The American outfit copycats its elder siblings from across the pond, blending in with democratic leftist groups (acting as self-appointed bodyguards), creating Lenin-style united-front coalitions to gain legitimacy (who is not an anti-fascist?) and applying a very wide definition of the term fascist (most people they don't agree with).

The extreme-left tradition of misusing terms to their own benefit is not only an Orwellian cliché, but also an historic reality. Remember that the official East German name for the Berlin Wall was "Antifaschistischer Schutzwall" or Anti-Fascist Protection Rampart.

In The Washington Post, Dartmouth historian Mark Bray, author of the recent book Antifa: The Anti-Fascist Handbook, whitewashes the movement, putting forward the argument that Nazis need to be dealt with at an early-stage. But neither libertarians nor Social Democrats are Nazis. Do the ends really justify the means, especially when the end is undemocratic socialism?

In Germany, with its particular history, freedom of speech is more restricted than in the US. Nazism and its symbols are forbidden. And recently, after the Hamburg riots, authorities closed down a website used to coordinate the extreme-left activities. It is in this context that Americans should remind themselves that the First Amendment also protects authoritarian right-wingers and white supremacists.

Just as its European counterparts, the US Antifa is a mix of mainly left-anarchists and hard-core Marxists. Not trusting the government to protect them from authoritarian right-wing rule, they rely on pre-emptive "self-defense." The more experienced Europeans, working in loose networks and strategically appearing under different group names, opportunistically set up and dissolve bodies as they go along. The same people commit one crime under one banner, going with another headline for the next deed.

One particular difference is that some European Antifas have close ties to certain labor unions, anarcho-syndicalism being a weak tradition in the US. This is one of the reasons why the struggle against capitalism is considered just as important as the fight against fascism. In fact, the latter is viewed as an integral part of the former.

Which brings us to the paradoxical enmity between European Antifa and libertarians, something that to my knowledge has not yet revealed itself in the US. In many ways, anarcho-syndicalism/left-anarchism is a cousin of libertarianism, or at least of anarcho-capitalism. After all, the US Anarcho-Syndicalist Review used to be called the Libertarian Labor Review.

So, should libertarians not be favorably inclined towards a movement that fights authoritarianism and centralization, standing up against the ugly collectivist ideology of racism? Well, it takes two to tango. And Antifa itself does not seem to think we have much in common.

Our beliefs in the rule of law, property rights, and markets are anathema to them. So, on the contrary, they are not allies, but rather a major challenge to the liberty that we cherish. Libertarians do not subscribe to threats, physical violence, and vandalism as political methods. The non-aggression principle, remember?

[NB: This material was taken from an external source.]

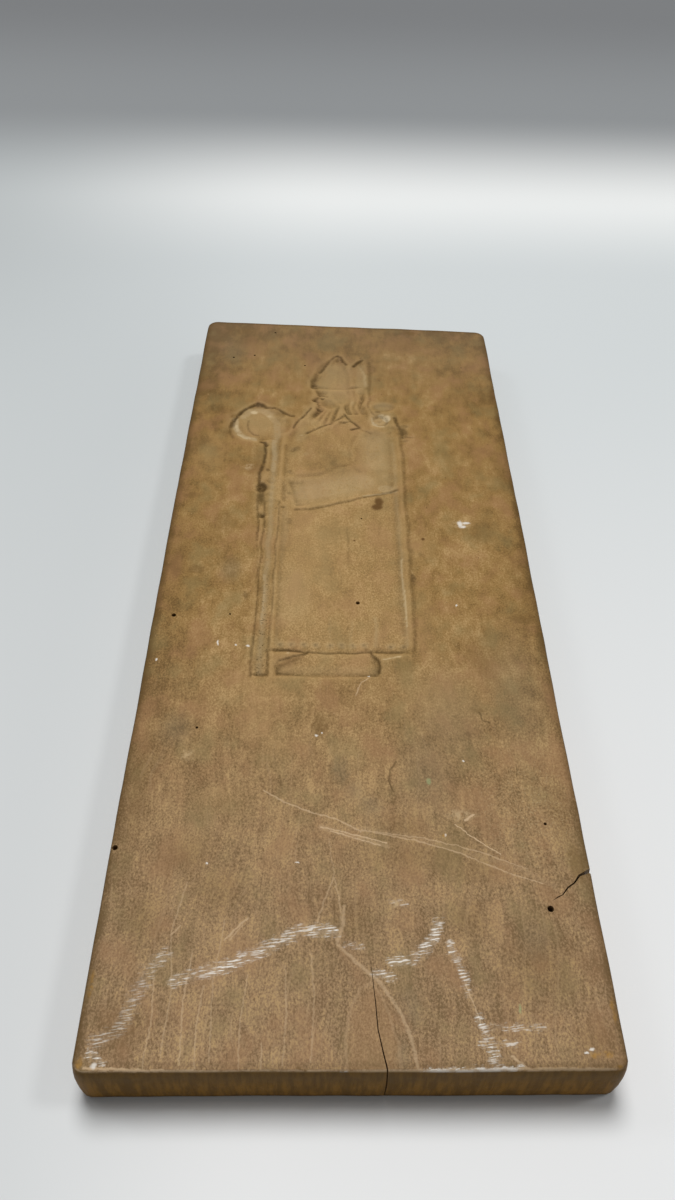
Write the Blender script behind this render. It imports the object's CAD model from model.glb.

Somewhat ironically, European Antifa activists tend to belong to the intellectual middle class, later going on to careers in the media and academia. This is one of the reasons why they are handled with kid gloves by parts of the establishment here. Important parts of the chattering classes identify with or are apologetic of the group, a tendency that also seems to be copied in America.

True, the very top of the establishment in the US is more inclined to make excuses for the other kind of extremism. So the American problems might not be the same as the European. But beware.

Due to its political sophistication, the Swedish security police reckon that the autonomous leftist groups, of which Antifa is the most important one, constitute a more serious threat to the functioning of the country's democracy than do the two other forces being watched, namely radical Islamists and neo-Nazis.

The false equivalence is less false in Europe. And may become so in the US as well.